- Theatrical release poster
- Directed by: Amarjit Singh Saron
- Screenplay by: Amarjit Singh Saron; Naresh Kathooria;
- Story by: Naresh Kathooria
- Produced by: Diljit Dosanjh; Daljit Thind;
- Starring: Diljit Dosanjh; Sohail Ahmed; Sargun Mehta;
- Cinematography: Baljit Singh Deo
- Edited by: Rohit Dhiman
- Music by: Avvy Sra
- Production companies: Thind Motion Films; Storytime Productions;
- Release date: 5 October 2022;
- Running time: 135 minutes
- Country: India
- Language: Punjabi
- Box office: ₹32.11 crore

= Babe Bhangra Paunde Ne =

2022 Indian Punjabi-language film

Babe Bhangra Paunde Ne is an Indian Punjabi comedy film directed by Amarjit Singh Saron. It stars Diljit Dosanjh, Sargun Mehta and Sohail Ahmed with Gurpreet Bhangu, Jassica Gill and Bhavkhandan Singh Rakhra in supporting roles. The film depicts the story of three friends who try to adopt an orphaned old man in order to swindle him of his insurance money and become rich.

The film was released on 5 October 2022 in India and Canada.

== Plot ==
Jaggi and his friends are portrayed as being on a mission to become rich and successful. They come up with various ideas, such as innovative underwear and machines to instantly produce butter and ghee. They attempt to secure investments from Jaggi's girlfriend Mithi's father, but their efforts fail, leading to Mithi breaking up with Jaggi.

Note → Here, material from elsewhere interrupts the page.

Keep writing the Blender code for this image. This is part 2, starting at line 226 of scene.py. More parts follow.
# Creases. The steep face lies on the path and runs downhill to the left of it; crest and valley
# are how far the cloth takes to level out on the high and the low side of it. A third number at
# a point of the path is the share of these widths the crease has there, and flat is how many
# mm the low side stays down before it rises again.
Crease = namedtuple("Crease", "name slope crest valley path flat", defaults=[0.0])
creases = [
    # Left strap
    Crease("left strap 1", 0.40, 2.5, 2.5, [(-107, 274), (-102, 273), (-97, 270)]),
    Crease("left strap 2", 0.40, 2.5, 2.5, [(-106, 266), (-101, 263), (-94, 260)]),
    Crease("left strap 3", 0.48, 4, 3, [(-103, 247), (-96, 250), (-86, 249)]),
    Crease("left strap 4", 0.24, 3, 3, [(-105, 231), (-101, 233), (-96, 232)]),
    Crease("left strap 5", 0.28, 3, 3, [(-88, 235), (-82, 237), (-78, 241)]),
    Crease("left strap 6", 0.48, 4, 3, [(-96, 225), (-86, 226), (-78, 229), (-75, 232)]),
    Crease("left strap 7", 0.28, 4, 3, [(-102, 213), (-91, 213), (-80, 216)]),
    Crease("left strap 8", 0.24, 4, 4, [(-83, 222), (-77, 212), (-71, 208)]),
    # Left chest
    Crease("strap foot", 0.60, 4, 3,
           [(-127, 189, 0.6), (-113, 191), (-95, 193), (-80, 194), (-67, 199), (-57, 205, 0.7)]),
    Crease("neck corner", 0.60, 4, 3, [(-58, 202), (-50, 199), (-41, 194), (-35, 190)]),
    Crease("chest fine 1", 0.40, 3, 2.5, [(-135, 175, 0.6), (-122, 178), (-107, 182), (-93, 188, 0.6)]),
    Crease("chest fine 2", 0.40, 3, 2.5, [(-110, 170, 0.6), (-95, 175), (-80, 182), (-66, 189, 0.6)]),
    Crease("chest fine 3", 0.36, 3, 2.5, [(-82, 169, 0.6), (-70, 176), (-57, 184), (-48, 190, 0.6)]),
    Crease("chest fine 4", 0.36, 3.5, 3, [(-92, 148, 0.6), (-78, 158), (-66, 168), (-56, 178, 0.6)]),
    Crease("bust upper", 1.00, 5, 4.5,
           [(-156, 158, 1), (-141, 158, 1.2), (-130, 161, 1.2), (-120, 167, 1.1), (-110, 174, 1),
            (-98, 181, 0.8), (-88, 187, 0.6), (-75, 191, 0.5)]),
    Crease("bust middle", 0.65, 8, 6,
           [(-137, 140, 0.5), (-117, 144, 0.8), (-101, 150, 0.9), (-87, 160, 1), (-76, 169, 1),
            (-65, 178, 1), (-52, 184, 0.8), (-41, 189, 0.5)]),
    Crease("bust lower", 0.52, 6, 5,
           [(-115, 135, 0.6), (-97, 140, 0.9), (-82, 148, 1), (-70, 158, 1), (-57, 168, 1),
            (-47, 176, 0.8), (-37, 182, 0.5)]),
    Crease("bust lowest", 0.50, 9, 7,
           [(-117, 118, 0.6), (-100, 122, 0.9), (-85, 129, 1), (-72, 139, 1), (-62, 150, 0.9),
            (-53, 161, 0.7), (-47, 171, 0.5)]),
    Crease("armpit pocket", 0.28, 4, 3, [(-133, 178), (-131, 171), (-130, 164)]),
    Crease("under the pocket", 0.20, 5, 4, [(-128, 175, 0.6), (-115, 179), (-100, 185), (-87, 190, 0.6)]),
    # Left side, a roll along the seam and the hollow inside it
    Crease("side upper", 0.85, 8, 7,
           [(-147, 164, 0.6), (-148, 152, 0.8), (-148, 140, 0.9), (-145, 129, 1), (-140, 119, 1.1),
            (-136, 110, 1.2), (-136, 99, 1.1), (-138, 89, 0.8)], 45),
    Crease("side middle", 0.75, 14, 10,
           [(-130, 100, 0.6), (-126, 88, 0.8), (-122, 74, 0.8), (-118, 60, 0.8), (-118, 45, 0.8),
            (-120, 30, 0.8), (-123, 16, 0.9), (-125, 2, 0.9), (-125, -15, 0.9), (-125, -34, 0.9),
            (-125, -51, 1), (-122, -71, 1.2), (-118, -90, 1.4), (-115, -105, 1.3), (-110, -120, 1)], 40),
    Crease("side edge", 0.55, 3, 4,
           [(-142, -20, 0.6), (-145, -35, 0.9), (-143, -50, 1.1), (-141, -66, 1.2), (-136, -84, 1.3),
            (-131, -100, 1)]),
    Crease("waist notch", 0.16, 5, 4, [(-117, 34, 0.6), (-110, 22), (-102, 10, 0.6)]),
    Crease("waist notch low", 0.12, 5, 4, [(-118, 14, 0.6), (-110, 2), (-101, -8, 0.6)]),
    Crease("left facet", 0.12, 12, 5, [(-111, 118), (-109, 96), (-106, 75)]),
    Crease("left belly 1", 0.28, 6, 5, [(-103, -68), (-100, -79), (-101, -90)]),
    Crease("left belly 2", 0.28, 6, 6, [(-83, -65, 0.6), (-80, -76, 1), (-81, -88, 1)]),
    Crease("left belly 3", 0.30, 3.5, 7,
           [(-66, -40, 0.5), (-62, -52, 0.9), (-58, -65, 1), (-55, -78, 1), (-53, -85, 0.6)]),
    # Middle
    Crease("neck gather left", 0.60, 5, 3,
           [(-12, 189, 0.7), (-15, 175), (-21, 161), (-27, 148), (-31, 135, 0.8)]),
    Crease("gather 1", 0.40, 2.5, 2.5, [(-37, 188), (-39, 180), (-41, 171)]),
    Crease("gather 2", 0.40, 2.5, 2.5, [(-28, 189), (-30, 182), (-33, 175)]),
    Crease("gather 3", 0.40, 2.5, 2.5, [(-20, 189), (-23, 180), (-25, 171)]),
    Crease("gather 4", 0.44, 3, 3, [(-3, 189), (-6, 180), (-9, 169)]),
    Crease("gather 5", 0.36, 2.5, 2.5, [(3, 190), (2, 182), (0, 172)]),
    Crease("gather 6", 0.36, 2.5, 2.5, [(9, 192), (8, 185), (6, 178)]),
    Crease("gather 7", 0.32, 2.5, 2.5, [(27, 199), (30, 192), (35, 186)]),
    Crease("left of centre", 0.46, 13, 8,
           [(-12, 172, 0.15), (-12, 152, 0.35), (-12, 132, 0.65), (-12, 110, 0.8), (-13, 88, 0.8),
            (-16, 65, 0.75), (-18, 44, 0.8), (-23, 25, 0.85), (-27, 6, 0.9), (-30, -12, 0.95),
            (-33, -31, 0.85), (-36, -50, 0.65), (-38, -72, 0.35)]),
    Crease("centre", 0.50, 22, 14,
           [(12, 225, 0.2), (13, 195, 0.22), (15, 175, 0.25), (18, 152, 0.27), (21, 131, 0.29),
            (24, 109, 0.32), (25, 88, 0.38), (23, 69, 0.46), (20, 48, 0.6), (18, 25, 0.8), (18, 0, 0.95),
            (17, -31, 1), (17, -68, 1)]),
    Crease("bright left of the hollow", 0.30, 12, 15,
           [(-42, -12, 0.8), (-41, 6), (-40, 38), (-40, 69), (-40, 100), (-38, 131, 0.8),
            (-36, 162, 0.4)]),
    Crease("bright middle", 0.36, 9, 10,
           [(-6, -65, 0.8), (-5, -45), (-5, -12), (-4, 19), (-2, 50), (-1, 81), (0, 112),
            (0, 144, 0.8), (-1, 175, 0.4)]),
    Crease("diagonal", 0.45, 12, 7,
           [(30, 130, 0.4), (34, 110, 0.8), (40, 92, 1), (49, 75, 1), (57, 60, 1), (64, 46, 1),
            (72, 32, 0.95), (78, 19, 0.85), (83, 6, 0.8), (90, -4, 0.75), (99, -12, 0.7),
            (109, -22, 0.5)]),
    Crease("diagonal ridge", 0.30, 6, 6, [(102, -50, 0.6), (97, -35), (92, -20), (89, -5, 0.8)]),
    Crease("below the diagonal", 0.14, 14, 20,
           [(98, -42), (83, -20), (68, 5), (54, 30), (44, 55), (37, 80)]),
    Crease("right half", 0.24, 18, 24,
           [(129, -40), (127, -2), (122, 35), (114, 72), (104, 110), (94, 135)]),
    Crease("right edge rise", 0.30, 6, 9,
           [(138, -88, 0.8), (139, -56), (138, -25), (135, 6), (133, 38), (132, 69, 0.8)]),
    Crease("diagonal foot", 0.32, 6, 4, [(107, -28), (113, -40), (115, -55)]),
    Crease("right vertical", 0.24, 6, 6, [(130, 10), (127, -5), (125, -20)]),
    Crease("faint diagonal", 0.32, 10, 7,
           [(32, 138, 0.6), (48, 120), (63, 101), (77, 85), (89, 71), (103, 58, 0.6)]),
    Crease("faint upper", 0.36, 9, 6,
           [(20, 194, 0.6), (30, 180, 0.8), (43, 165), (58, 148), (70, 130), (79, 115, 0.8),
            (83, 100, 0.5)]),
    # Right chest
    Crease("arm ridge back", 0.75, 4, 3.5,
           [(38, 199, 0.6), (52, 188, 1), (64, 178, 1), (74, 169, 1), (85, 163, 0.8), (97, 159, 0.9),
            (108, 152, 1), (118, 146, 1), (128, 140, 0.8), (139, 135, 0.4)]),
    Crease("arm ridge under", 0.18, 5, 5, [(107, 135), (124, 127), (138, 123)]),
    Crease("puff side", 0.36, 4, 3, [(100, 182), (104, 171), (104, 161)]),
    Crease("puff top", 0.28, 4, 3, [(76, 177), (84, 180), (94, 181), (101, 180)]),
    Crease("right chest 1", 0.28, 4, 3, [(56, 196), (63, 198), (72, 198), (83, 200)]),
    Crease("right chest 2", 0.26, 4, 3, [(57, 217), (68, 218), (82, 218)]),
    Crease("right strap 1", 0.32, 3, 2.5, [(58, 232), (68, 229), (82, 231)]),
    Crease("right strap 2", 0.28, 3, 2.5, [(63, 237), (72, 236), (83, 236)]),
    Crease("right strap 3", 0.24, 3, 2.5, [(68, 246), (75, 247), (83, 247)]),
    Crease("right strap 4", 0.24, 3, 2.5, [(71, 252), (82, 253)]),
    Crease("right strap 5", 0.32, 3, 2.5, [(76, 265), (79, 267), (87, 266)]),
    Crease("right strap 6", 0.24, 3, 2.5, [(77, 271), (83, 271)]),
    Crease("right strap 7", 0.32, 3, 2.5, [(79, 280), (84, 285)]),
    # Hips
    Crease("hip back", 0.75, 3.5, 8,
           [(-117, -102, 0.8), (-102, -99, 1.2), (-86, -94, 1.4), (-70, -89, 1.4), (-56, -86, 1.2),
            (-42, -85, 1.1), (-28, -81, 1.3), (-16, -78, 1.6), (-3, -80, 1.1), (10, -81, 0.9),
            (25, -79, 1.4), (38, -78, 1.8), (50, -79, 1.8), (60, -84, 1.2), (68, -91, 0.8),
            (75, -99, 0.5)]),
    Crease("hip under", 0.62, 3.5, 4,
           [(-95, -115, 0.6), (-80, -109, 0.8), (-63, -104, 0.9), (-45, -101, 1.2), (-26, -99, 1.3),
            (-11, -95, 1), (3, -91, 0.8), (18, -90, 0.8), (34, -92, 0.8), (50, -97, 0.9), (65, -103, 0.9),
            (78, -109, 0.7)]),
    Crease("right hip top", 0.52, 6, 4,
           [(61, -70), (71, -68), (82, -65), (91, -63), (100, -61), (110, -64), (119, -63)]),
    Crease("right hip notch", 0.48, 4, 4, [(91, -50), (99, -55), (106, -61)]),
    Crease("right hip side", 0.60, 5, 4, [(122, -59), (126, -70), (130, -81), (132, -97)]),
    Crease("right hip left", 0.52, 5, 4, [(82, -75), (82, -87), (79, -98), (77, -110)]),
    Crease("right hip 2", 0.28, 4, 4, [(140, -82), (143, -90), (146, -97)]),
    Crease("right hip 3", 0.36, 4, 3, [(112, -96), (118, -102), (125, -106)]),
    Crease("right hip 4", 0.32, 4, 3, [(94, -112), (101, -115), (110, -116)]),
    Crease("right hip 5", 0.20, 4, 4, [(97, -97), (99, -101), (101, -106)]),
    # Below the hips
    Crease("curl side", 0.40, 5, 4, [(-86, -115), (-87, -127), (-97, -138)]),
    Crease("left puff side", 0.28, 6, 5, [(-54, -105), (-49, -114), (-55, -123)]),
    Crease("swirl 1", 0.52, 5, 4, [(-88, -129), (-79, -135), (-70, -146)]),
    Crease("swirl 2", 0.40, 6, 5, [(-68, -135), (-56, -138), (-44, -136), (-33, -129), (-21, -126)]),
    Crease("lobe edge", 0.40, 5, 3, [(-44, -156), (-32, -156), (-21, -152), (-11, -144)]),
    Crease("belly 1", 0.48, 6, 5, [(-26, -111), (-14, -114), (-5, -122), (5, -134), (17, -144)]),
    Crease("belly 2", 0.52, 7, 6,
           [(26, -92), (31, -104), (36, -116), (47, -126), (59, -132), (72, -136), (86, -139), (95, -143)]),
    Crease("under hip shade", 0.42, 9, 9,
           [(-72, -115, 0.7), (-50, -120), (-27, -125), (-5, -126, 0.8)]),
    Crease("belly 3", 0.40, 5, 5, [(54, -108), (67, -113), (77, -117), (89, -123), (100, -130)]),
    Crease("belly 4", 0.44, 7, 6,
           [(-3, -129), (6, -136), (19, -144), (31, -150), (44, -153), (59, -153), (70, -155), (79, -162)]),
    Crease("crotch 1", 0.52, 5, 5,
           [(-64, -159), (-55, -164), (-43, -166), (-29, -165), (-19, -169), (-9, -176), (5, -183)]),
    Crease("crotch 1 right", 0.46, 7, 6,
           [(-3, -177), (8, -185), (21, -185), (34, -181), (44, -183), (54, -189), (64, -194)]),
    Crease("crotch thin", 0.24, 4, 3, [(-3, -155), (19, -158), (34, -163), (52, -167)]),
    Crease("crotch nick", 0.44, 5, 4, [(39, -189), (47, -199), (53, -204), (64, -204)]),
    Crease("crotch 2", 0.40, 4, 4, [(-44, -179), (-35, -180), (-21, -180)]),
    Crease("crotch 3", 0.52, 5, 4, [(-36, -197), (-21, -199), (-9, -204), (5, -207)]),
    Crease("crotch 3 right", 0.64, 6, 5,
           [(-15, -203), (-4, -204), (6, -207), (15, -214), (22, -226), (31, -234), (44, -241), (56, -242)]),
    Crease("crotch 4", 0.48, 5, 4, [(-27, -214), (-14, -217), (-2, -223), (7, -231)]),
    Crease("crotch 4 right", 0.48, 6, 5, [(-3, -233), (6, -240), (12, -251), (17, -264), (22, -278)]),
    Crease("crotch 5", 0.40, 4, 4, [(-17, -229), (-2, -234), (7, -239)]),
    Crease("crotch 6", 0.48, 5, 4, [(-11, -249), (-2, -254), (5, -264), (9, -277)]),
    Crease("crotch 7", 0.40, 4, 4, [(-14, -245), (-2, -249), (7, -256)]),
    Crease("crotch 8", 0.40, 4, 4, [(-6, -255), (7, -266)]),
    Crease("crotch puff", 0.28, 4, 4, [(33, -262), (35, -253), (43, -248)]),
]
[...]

They then fixate on the idea of acquiring an elderly man and obtaining his life insurance, allowing them to legally claim money after his death. Disguised as businessmen, they visit an old age home and quickly become close to the residents, all the while searching for someone who appears to be near death. They select Iqbal, whose kidneys have failed and whose liver is infected. After getting him insured, they wait for the paperwork to process. Unfortunately, the old man refuses to die and even wins a marathon race. In desperation, Jaggi decides to adopt another resident, but the plan backfires, leaving him overwhelmed with the entire nursing home of seniors in his rented house, along with their caretaker. During this chaos, Jaggi falls for Preet.

When his finances run low, Jaggi approaches an Asian gangster for money, who suggests that he steal the Queen's crown at an upcoming event. Jaggi agrees and enlists the help of the seniors, all without Preet's knowledge. The heist is successful, but Preet discovers the truth, along with a shocking revelation from Jaggi's frustrated friend, Bhullar: the seniors were adopted solely for their insurance money. The group leaves in anger, and Jaggi learns that Iqbal's kidneys have failed. He rushes to the hospital, begs for forgiveness, and offers one of his own kidneys. The film concludes with the group reunited and Iqbal as fit as ever.

== Cast ==

- Diljit Dosanjh as Jaggi
- Sohail Ahmed as Iqbal
- Sargun Mehta as Preet
- Sangtar Singh as Bhullar
- Kaul Lakhan as Koki
- Gurpreet Bhangu
- Jassica Gill
- Balinder Johal
- Devinder Dillon
- Bhavkhandan Singh Rakhra
- Navi Brar as Mithi

== Production and release ==
The film is Diljit Dosanjh's home production where he launched his banner Thind Motion Films along with Storytime Productions.